With our moderation log approach:
1. After sync, both events exist in the CRDT
2. Both have timestamps (and Automerge causal ordering)
3. Fold the log: the temporally-later action wins
4. If truly simultaneous: Automerge's deterministic conflict resolution picks one
5. Both servers converge to the same state

Scenario: Server A's operator bans a user. Server B doesn't recognize A's operator.

Resolution:
1. Operator grants are also in the CRDT
2. If the grant hasn't synced yet, Server B will reject the ban locally
3. Once the grant syncs, Server B can re-evaluate
4. Alternatively: accept all moderation events and validate authority during fold

This is why the moderation log is better than a simple ban set — you can retroactively validate authority as state converges.

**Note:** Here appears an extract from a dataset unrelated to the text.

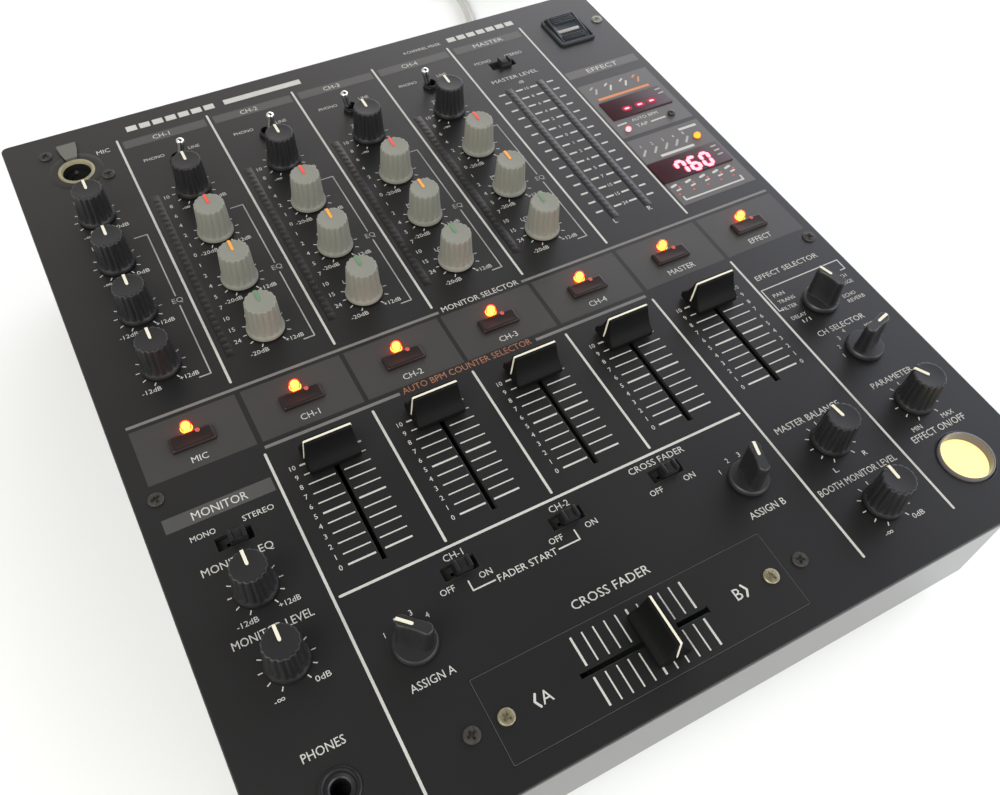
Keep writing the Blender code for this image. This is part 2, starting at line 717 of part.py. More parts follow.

2.4 What's Implemented Now vs. What's Next

Now:
- DID-based bans (server-local, BanEntry with DID matching)
- Automerge CRDT with ban:{channel}:{mask} → set_by
- Channel ops granted per-session

Next:
- [ ] Moderation event log in CRDT (ULIDs, full attribution)
- [ ] Operator grants as CRDT entries (DID → DID)
- [ ] Authority validation during ban fold
- [ ] Channel founder registration (first DID to create channel)
- [ ] CAP extension for moderation transparency (mod-log capability?)


3. Why This Matters (BlueYard Thesis Alignment)

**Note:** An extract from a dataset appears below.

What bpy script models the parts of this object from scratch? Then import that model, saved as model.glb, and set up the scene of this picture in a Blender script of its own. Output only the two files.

This project sits at the intersection of:

  1. Open protocol infrastructure — IRC is the original open chat protocol. We're not replacing it; we're upgrading the substrate.

  2. Crypto-native identity — DIDs from the AT Protocol give us portable, self-sovereign identity without a new identity system. Your Bluesky account IS your IRC account.

  3. P2P transport — Iroh gives us encrypted, NAT-traversing, relay-capable connectivity without centralized infrastructure.

  4. Local-first data — Automerge CRDTs mean server state is replicated, conflict-free, and doesn't require a consensus leader.

The thesis: you can modernize a 37-year-old protocol without breaking it, by upgrading identity, transport, and state management independently. Each layer is separable. Each layer degrades gracefully. No single point of failure.

If this works for IRC, it's a template for upgrading any open protocol infrastructure.